Касса, я сразу увидел, была нетрудная. У меня в практике бывали такие.
Павлопуло объявил компании:
– Дело легкое!
Но предупредил:
– Только помните, чтобы без глупостей. На глупость я не пойду. Да и не к чему. Лившиц и не услышит, как я открою кассу.
Это мне и Томилин на Сахалине говорил:
– Такой уговор действительно был. Недотрога ведь, белоручка, Пан – одно слово. Мразь!
Вечером в назначенный день Каминкер отперла дверь на черную лестницу, и в кухню вошли Львов, Томилин, Луцкер в мужском платье, – Томилин не отпускал Луцкер от себя ни на шаг, – и Павлопуло «с необходимыми инструментами».
Лившиц еще не спал. Компания осталась ждать в кухне. Пили водку – «для храбрости» – все, кроме Павлопуло. Он боялся, чтоб его не опоили.
Злой, жестокий, необузданный Томилин пьянел, ожидание раздражало его, и Павлопуло начал беспокоиться и предупреждал:
– Так помните, чтоб без глупостей!
– Ладно! Сказано! Молчи уж! Каминкер сходила, послушала:
– Кажется, заснул. Тихо.
Ее, как было условлено, связали, завязали ей рот, положили в постель и пошли.
Павлопуло должен был вскрывать кассу.

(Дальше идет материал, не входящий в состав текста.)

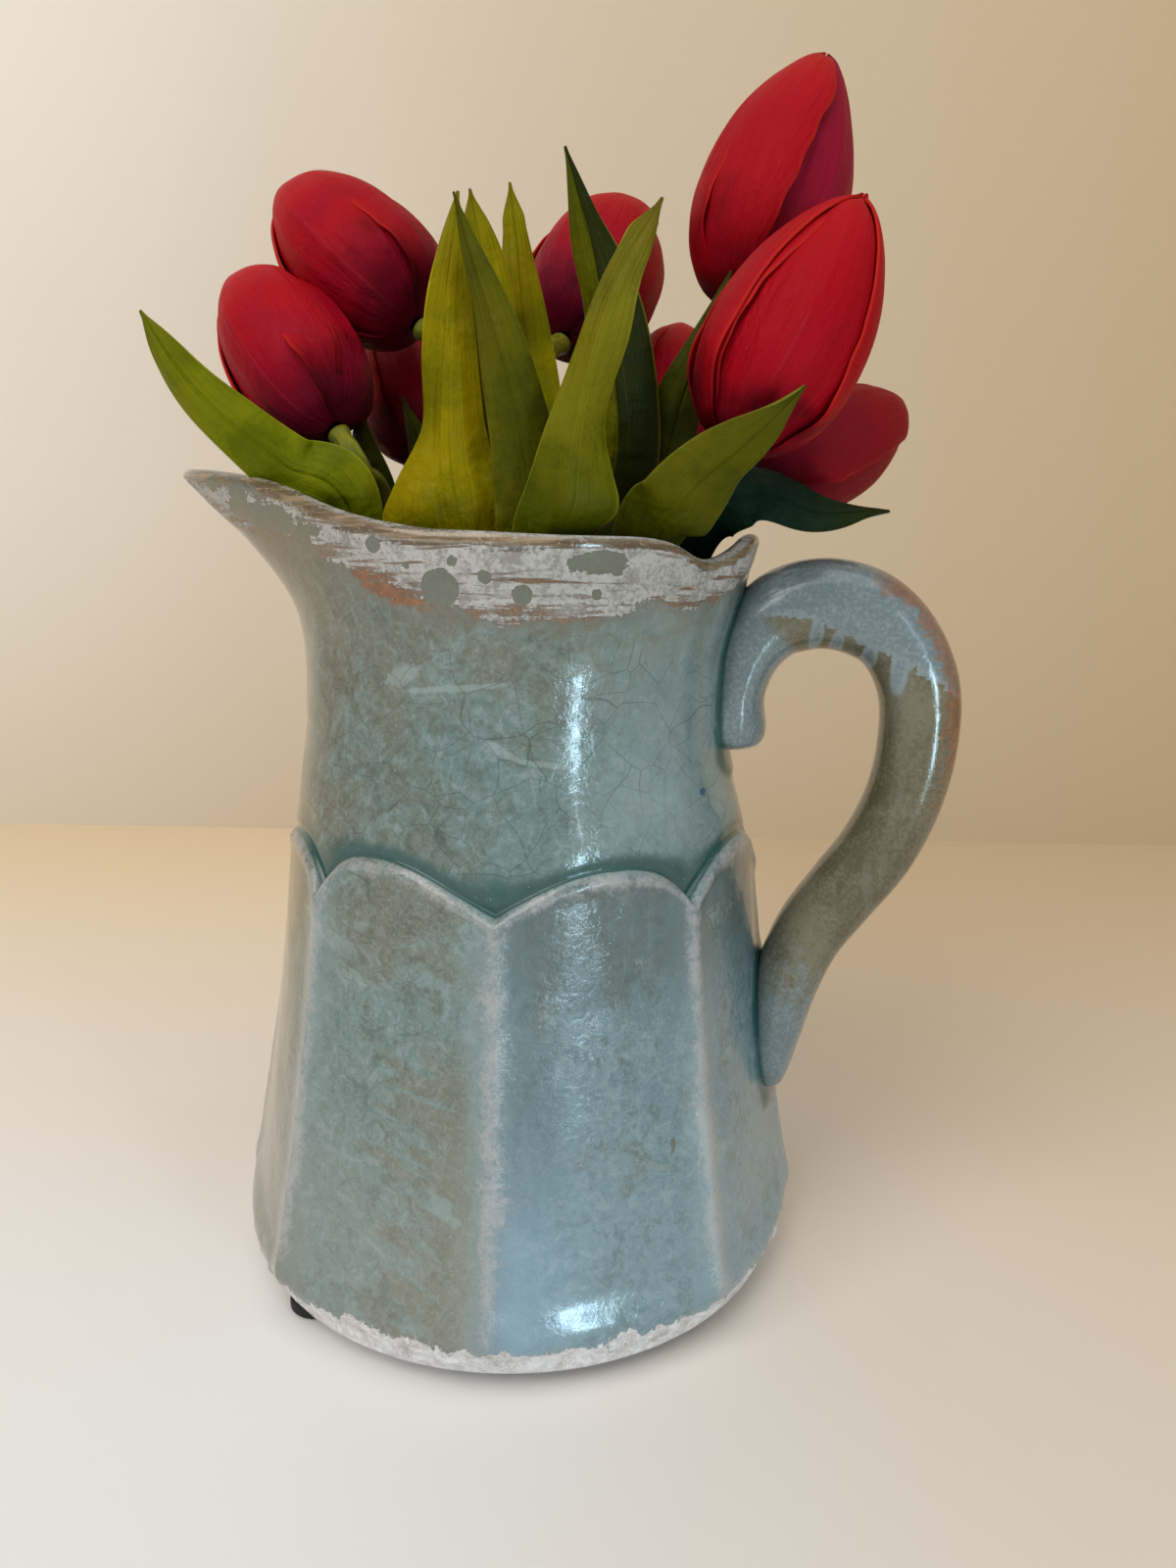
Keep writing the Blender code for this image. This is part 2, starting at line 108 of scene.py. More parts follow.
# Marks on the front of the jug, in millimetres. Ovals: across, up, half width, half height and slope.
BRUSH_STROKES = [
    (-13, 163.5, 13, 0.9, 0.10), (0, 149, 5.5, 1.2, -0.55), (8, 147, 8, 0.8, -0.12),
    (-24, 166, 5, 2.6, 0.4),
]
HANDLE_DRIPS = [(94.5, 167.5, 2.0, 7.2), (74, 175, 1.7, 4.5), (79.5, 172, 1.6, 4.5), (87.5, 169, 1.7, 4.5)]
# Round spots where the lip kept its glaze: across, up and radius.
LIP_SPOTS = [
    (-14.7, 185.5, 4.2), (-29.4, 194.7, 1.8), (-11.8, 191.5, 1.1), (-4.9, 188.2, 1.4),
    (3.0, 184.6, 2.2), (23.3, 190.1, 1.2), (19.0, 184.8, 1.0), (-22.0, 190.2, 0.7),
]

# Tulips: bloom base, bloom direction, size, where the stem crosses the mouth, where it stands, how blunt
# the bloom is, then the outer and the inner petals. Each petal has its place round the bloom in degrees,
# counted from the side that faces the front, how wide it spreads and how far up it reaches. Some also have
# how far their edges curl out, how far one edge lifts over the next petal, and how far they stand out.
TULIPS = {
    "tulip_1": (
        (-28, 3, 250), (-0.66, 0.34, 0.62), 0.98, (-17, 4, 196), (-22, 6), 0.85,
        ((-22, 1.12, 0.98, 0.0, 0.034), (88, 1.0, 0.86, 0.02, 0.012, 0.036), (214, 1.0, 0.96)),
        ((48, 1.0, 0.93), (172, 1.0, 0.95), (292, 1.0, 0.93)),
    ),
    "tulip_2": (
        (-46, -13, 222.5), (-0.52, 0.36, 0.72), 0.91, (-34, -9, 196), (-34, -11), 0.85,
        ((-34, 1.05, 0.98, 0.03, 0.030), (74, 1.05, 0.93, 0.07, 0.024, 0.018), (206, 1.0, 0.95, 0.03)),
        ((30, 1.0, 0.92), (150, 1.0, 0.95), (275, 1.0, 0.94)),
    ),
    "tulip_3": (
        (-29, 23, 220), (-0.30, 0.55, 0.74), 0.84, (-25, 25, 196), (-26, 26), 0.8,
        ((20, 1.0, 0.97), (140, 1.0, 0.95), (260, 1.0, 0.96)),
        ((80, 1.0, 0.93), (200, 1.0, 0.94), (320, 1.0, 0.93)),
    ),
    "tulip_4": (
        (9, 11, 248.5), (0.32, 0.62, 0.70), 1.02, (3, 17, 196), (2, 26), 0.6,
        ((-40, 1.0, 0.98, 0.02, 0.022), (82, 1.0, 0.95), (200, 1.0, 0.97)),
        ((22, 1.0, 0.95), (140, 1.0, 0.94), (262, 1.0, 0.95)),
    ),
    "tulip_5": (
        (38, 27, 219), (0.08, 0.50, 0.84), 0.84, (28, 29, 196), (22, 31), 0.7,
        ((10, 1.0, 0.97), (130, 1.0, 0.95), (250, 1.0, 0.96)),
        ((70, 1.0, 0.93), (190, 1.0, 0.94), (310, 1.0, 0.93)),
    ),
    "tulip_6": (
        (52, -4, 253.5), (0.325, 0.10, 0.93), 1.10, (33, 5, 198), (24, 6), 0.05,
        ((-66, 0.98, 1.0, 0.01, 0.018, 0.006), (158, 1.0, 0.985, 0.015, 0.014, 0.006), (236, 1.0, 0.97)),
        ((40, 0.98, 0.985), (168, 1.0, 0.95), (285, 1.0, 0.97)),
    ),
    "tulip_7": (
        (48.5, -38, 217), (0.44, 0.03, 0.88), 1.05, (36, -21, 197), (25, -26), 0.15,
        ((-128, 1.2, 0.995, 0.03, 0.006, -0.004), (135, 1.08, 1, 0.03, -0.006, -0.004), (185, 1.0, 0.97)),
        ((2, 1.08, 0.965), (120, 1.0, 0.93), (242, 1.0, 0.94)),
    ),
    "tulip_8": (
        (62, 3, 213), (0.80, 0.36, 0.42), 0.86, (44, 8, 200), (37, 8), 0.75,
        ((-30, 1.0, 0.98, 0.05, 0.024), (95, 1.0, 0.95, 0.03), (212, 1.0, 0.97)),
        ((38, 1.0, 0.95), (150, 1.0, 0.94), (275, 1.0, 0.95)),
    ),
}
STEM_RADIUS = 2.5
STEM_FOOT_HEIGHT = 10.6
BLOOM_LENGTH = 58.0
PETAL_SEED = 17
# From base to tip: the radius of a pointed bloom, the radius of a blunt one, and the width of a petal.
BLOOM_OUTLINE = [
    (0, 0.03), (0.012, 0.085), (0.04, 0.145), (0.08, 0.192), (0.17, 0.253), (0.29, 0.292), (0.41, 0.302),
    (0.55, 0.29), (0.68, 0.254), (0.8, 0.196), (0.9, 0.128), (0.96, 0.073), (1.0, 0.012),
]
ROUND_OUTLINE = [
    (0, 0.03), (0.012, 0.09), (0.04, 0.155), (0.08, 0.205), (0.17, 0.262), (0.29, 0.296), (0.41, 0.306),
    (0.55, 0.300), (0.68, 0.276), (0.8, 0.226), (0.88, 0.172), (0.94, 0.112), (0.98, 0.052), (1.0, 0.012),
]
PETAL_OUTLINE = [
    (0, 0.22), (0.04, 0.46), (0.1, 0.66), (0.2, 0.84), (0.34, 0.97), (0.48, 1.0), (0.62, 0.95),
    (0.75, 0.84), (0.86, 0.68), (0.94, 0.48), (0.985, 0.26), (1.0, 0.03),
]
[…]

Львов, Томилин, Луцкер – стоять настороже. Если Лившиц проснется, кинуться, связать, завязать рот, – но и только.
Тихонько вошли они в комнату, где стояла касса. В соседней комнате, в спальне Лившица, был свет.
Старик лежал в постели и читал книгу.
Грабители притаились.
Так прошло несколько минут. Луцкер, Томилин, Львов, Павлопуло стояли, не смея дышать. А старик преспокойно читал.
– Словно несколько часов прошло! Дышать было трудно, – говорит Павлопуло.
Как вдруг Томилин не выдержал. Кинулся в спальню, за ним кинулся Львов.
У Павлопуло подкосились ноги.
Старик только поднял голову, не успел даже вскрикнуть. Томилин накинул веревку. Львов схватился за другой конец. Дернули. Хрипение. Старик был мертв.
Когда Томилин повернулся к Павлопуло:
– Такого лица я еще никогда не видывал! – говорит Пан. Он кинулся к двери. Львов загородил было ему дорогу.